== Given data

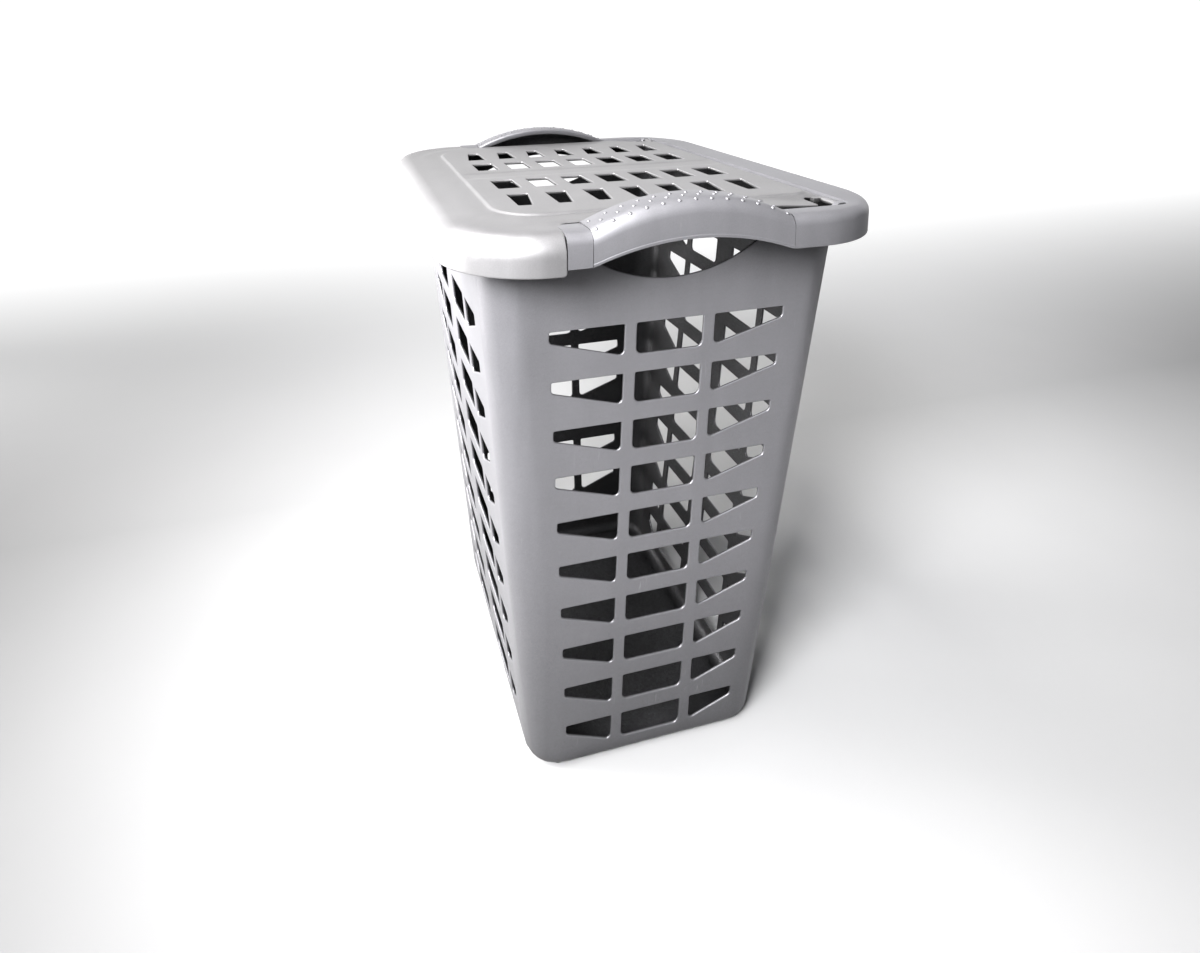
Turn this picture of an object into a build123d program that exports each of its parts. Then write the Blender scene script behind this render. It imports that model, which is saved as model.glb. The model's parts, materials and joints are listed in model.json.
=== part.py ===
from build123d import *
import os

# Slotted laundry hamper with a hinged lid. Millimetres, +Z up.
# The origin is the centre of the base, on the floor. X runs along the long side,
# the lid opens at the front (-Y) and hinges along the rear (+Y).

# Overall rim
rim_half_x = 240.5
rim_half_y = 193.8
rim_corner_r = 80.0
rim_top_z = 554.0
rim_skirt_bottom_z = 526.0
rim_round = 11.0

# Tapered walls
wall = 2.5
floor_half_x = 165.8
floor_half_y = 119.0
wall_top_half_x = 201.0
wall_top_half_y = 165.0
wall_top_z = 546.0
wall_corner_r = 31.0
base_edge_r = 12.0
floor_thickness = 4.0
wall_foot_z = 14.0
foot_recess_depth = 2.5
foot_recess_inset = 16.0
foot_recess_corner_r = 15.0

# Wall slots: rows of the same pitch on all four walls
slot_rows = 10
first_slot_top_z = 460.0
slot_row_pitch = 45.6
slot_height = 28.5
slot_outer_height = 10.0
slot_corner_r = 5.0
slot_corner_share = 0.4
end_middle_half = 30.4
end_outer_from = 41.3
end_outer_to_top = 106.8
end_outer_to_bottom = 86.4
long_middle_from = 18.0
long_middle_to = 79.0
long_outer_from = 90.0
long_outer_to_top = 137.0
long_outer_to_bottom = 114.0

# Hand holes in the end walls
hand_half_width = 76.0
hand_bottom_z = 498.0
hand_tip_z = 524.0
hand_top_z = 541.0

# Rim channel round the basket
ledge_top_z = 548.5
rim_inner_x = 206.0
rim_inner_rear_y = 152.6
front_rim_inset = 5.0
front_rim_skirt_z = 531.0
front_rim_round = 5.5
lid_seam_y = -105.0
seam_gap = 0.6

# Arched handles
crease_y = 84.6
arch_rise = 20.6
skirt_rise = 16.0
lip_depth = 7.0
arch_round = 7.0
level_rise = 0.001

# Lid
lid_top_z = 555.5
lid_thickness = 3.0
lid_edge_x = 204.0
lid_rear_y = 150.0
lid_skirt_z = 522.0
lid_round = 14.0
lid_rear_round = 2.9
lid_rows = ((-144.0, -97.0), (-70.0, -29.0), (29.0, 70.0), (97.0, 144.0))
lid_columns = 7
lid_column_pitch = 36.0
lid_slot_width = 21.6
lid_slot_narrow = 12.0
lid_slot_wide = 19.5

# Hinge
hinge_y = 146.5
hinge_z = 551.0
pin_r = 2.5
bore_r = 2.56
lug_from_x = 180.0
pin_from_x = 186.0
pin_to_x = 211.0
lug_front_y = 138.0
notch_front_y = 134.0
socket_from_x = 206.0
socket_to_x = 213.0
socket_half_y = 5.5
socket_bottom_z = 543.0
socket_top_z = 555.0

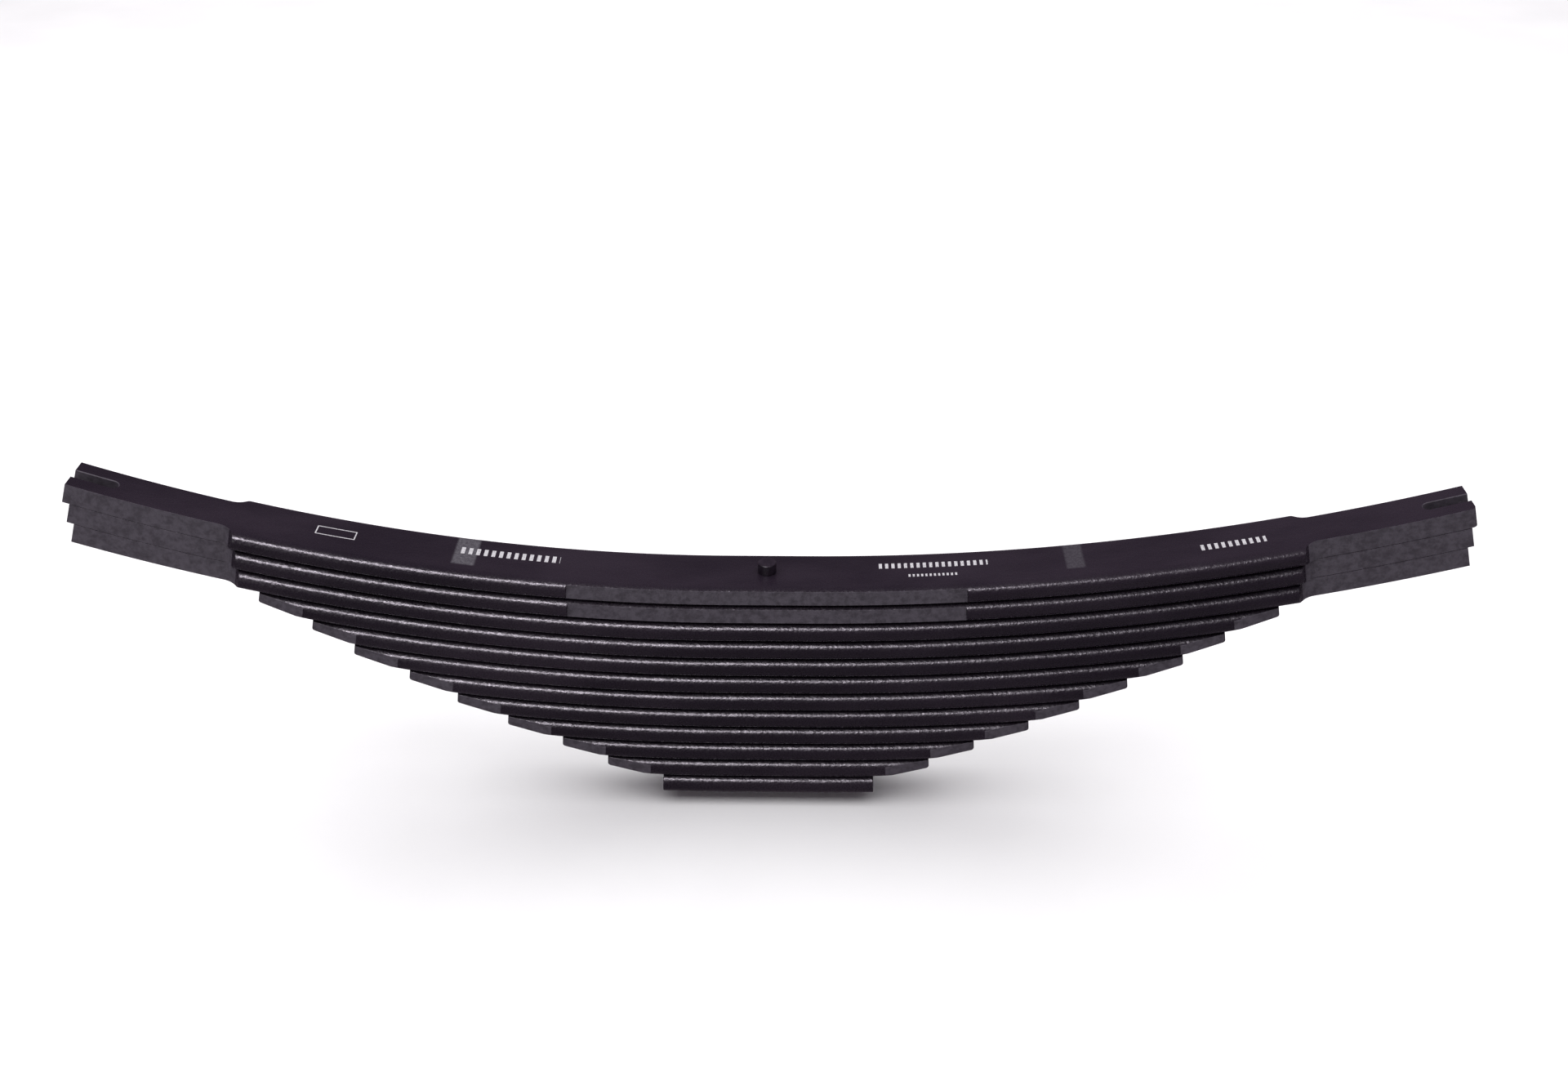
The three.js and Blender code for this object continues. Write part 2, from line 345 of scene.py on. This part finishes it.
def slot_rings(leaf, side):
    """An end slot cutter: open at the tip, round at its inner end, chamfered at both faces."""
    tip = leaf.half_length[side]
    centre = tip - SLOT_LENGTH + SLOT_WIDTH / 2
    reach = tip + SLOT_OVERRUN - centre
    straights = [centre + reach * i / SLOT_STEPS for i in range(1, SLOT_STEPS + 1)]
    rings = []
    for n, flare in cutter_levels():
        radius = SLOT_WIDTH / 2 + flare
        plan = [(s, radius) for s in straights[::-1]]
        for i in range(2 * SECTION_STEPS + 1):
            turn = math.pi / 2 + math.pi * i / (2 * SECTION_STEPS)
            plan.append((centre + radius * math.cos(turn), radius * math.sin(turn)))
        plan += [(s, -radius) for s in straights]
        rings.append([leaf.point(side * s, y, n) for s, y in plan])
    return rings


def cut(made, cutters):
    """Takes each cutter's rings out of an object, and leaves no modifier behind."""
    joined = bmesh.new()
    for rings in cutters:
        data = bpy.data.meshes.new("cutter")
        mesh = loft(rings)
        mesh.to_mesh(data)
        mesh.free()
        joined.from_mesh(data)
        bpy.data.meshes.remove(data)
    cutter = to_object(joined, "cutter")
    modifier = made.modifiers.new("cut", "BOOLEAN")
    modifier.operation = "DIFFERENCE"
    modifier.solver = "EXACT"
    modifier.object = cutter
    graph = bpy.context.evaluated_depsgraph_get()
    result = bpy.data.meshes.new_from_object(made.evaluated_get(graph))
    made.modifiers.clear()
    made.data = result
    bpy.data.objects.remove(cutter)


# ---- Which faces were cut after rolling ---------------------------------------------------------


def is_cut_face(leaf, centre, normal):
    """True on milled and sheared faces, which are flatter and lighter than the rolled skin."""
    s, y, n = leaf.coordinates(centre)
    from_tip = leaf.half_length[-1 if s < 0 else 1] - abs(s)
    half = leaf.half_width(s, y < 0)
    on_side = abs(normal.y) > SIDEWAYS and abs(y) > half - FACE_TOLERANCE
    if on_side and half < FULL_HALF_WIDTH - LEAST_CUT_DEPTH:
        return True
    if from_tip < FACE_TOLERANCE and abs(normal.z) < SIDEWAYS:
        return True
    in_slot = abs(y) < SLOT_WIDTH / 2 + CHAMFER and from_tip < SLOT_LENGTH + CHAMFER
    return leaf.node == SLOTTED_LEAF and in_slot and abs(n) < EDGE_RADIUS - 0.0001


def mark_faces(made, leaf):
    """Stores each face's 'cut' and 'top' values for the paint material."""
    polygons = made.data.polygons
    cut_faces = made.data.attributes.new("cut", "FLOAT", "FACE")
    top_faces = made.data.attributes.new("top", "FLOAT", "FACE")
    for i, face in enumerate(polygons):
        cut_faces.data[i].value = float(is_cut_face(leaf, face.center, face.normal))
        top_faces.data[i].value = float(face.normal.z > SIDEWAYS)


def smooth(made, sharp_angle=35):
    """Smooth shading that keeps flat faces flat and sharp edges sharp."""
    made.data.shade_smooth()
    made.data.set_sharp_from_angle(angle=math.radians(sharp_angle))
    modifier = made.modifiers.new("flat_faces", "WEIGHTED_NORMAL")
    modifier.mode = "FACE_AREA"
    modifier.keep_sharp = True


# ---- Material building --------------------------------------------------------------------------


class Shader:
    """A small helper that wires one procedural material."""

    def __init__(self, name):
        self.material = bpy.data.materials.new(name)
        self.material.use_nodes = True
        self.tree = self.material.node_tree
        self.tree.nodes.clear()
        self.surface = self.tree.nodes.new("ShaderNodeBsdfPrincipled")
        output = self.tree.nodes.new("ShaderNodeOutputMaterial")
        self.tree.links.new(self.surface.outputs[0], output.inputs[0])
        self.place = self.tree.nodes.new("ShaderNodeTexCoord").outputs["Object"]
        split = self.tree.nodes.new("ShaderNodeSeparateXYZ")
        self.tree.links.new(self.place, split.inputs[0])
        self.x, self.y, self.z = split.outputs

    def put(self, value, socket):
        """Feeds a socket from another socket or from a plain value."""
        if isinstance(value, bpy.types.NodeSocket):
            self.tree.links.new(value, socket)
        else:
            socket.default_value = value

    def math(self, operation, a, b=0.0):
        node = self.tree.nodes.new("ShaderNodeMath")
        node.operation = operation
        for value, socket in zip((a, b), node.inputs):
            self.put(value, socket)
        return node.outputs[0]

    def noise(self, scale, detail=2.0, roughness=0.5, stretch=(1, 1, 1)):
        """Noise from 0 to 1, in the piece's own coordinates; stretch lengthens its grain."""
        mapping = self.tree.nodes.new("ShaderNodeMapping")
        mapping.inputs["Scale"].default_value = [1 / length for length in stretch]
        self.tree.links.new(self.place, mapping.inputs[0])
        node = self.tree.nodes.new("ShaderNodeTexNoise")
        node.inputs["Scale"].default_value = scale
        node.inputs["Detail"].default_value = detail
        node.inputs["Roughness"].default_value = roughness
        self.tree.links.new(mapping.outputs[0], node.inputs["Vector"])
        return node.outputs["Fac"]

    def ramp(self, value, low, high, out_low=0.0, out_high=1.0):
        """A smooth step from low to high."""
        node = self.tree.nodes.new("ShaderNodeMapRange")
        node.interpolation_type = "SMOOTHSTEP"
        for socket, number in zip(node.inputs, (value, low, high, out_low, out_high)):
            self.put(number, socket)
        return node.outputs[0]

    def mix(self, share, a, b):
        """A colour or a number part of the way from a to b."""
        node = self.tree.nodes.new("ShaderNodeMix")
        number = isinstance(a, (int, float)) or getattr(a, "type", "") == "VALUE"
        node.data_type = "FLOAT" if number else "RGBA"
        first = 2 if number else 6
        self.put(share, node.inputs[0])
        self.put(a, node.inputs[first])
        self.put(b, node.inputs[first + 1])
        return node.outputs[0 if number else 2]

    def attribute(self, name):
        node = self.tree.nodes.new("ShaderNodeAttribute")
        node.attribute_name = name
        return node.outputs["Fac"]

    def box_mask(self, centre, size, soft=0.0):
        """1 inside a rectangle on the leaf's plan, fading over soft metres at its sides."""
        mask = None
        for value, middle, extent in zip((self.x, self.y), centre, size):
            offset = self.math("ABSOLUTE", self.math("SUBTRACT", value, middle))
            if soft:
                side = self.ramp(offset, extent / 2 + soft, extent / 2)
            else:
                side = self.math("LESS_THAN", offset, extent / 2)
            mask = side if mask is None else self.math("MULTIPLY", mask, side)
        return mask

    def bump(self, height, distance, strength=1.0, normal=None):
        node = self.tree.nodes.new("ShaderNodeBump")
        node.inputs["Strength"].default_value = strength
        node.inputs["Distance"].default_value = distance
        self.put(height, node.inputs["Height"])
        if normal is not None:
            self.put(normal, node.inputs["Normal"])
        return node.outputs[0]

    def finish(self, colour, roughness, normal, specular):
        self.put(colour, self.surface.inputs["Base Color"])
        self.put(roughness, self.surface.inputs["Roughness"])
        self.put(normal, self.surface.inputs["Normal"])
        self.surface.inputs["Specular IOR Level"].default_value = specular
        return self.material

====

Prompt
Among the records above, extract exactly the lines from the line with "The three.js and" to the line with "return rings", both lines included, and leave out the rest.

Exercise result
The three.js and Blender code for this object continues. Write part 2, from line 345 of scene.py on. This part finishes it.
def slot_rings(leaf, side):
    """An end slot cutter: open at the tip, round at its inner end, chamfered at both faces."""
    tip = leaf.half_length[side]
    centre = tip - SLOT_LENGTH + SLOT_WIDTH / 2
    reach = tip + SLOT_OVERRUN - centre
    straights = [centre + reach * i / SLOT_STEPS for i in range(1, SLOT_STEPS + 1)]
    rings = []
    for n, flare in cutter_levels():
        radius = SLOT_WIDTH / 2 + flare
        plan = [(s, radius) for s in straights[::-1]]
        for i in range(2 * SECTION_STEPS + 1):
            turn = math.pi / 2 + math.pi * i / (2 * SECTION_STEPS)
            plan.append((centre + radius * math.cos(turn), radius * math.sin(turn)))
        plan += [(s, -radius) for s in straights]
        rings.append([leaf.point(side * s, y, n) for s, y in plan])
    return rings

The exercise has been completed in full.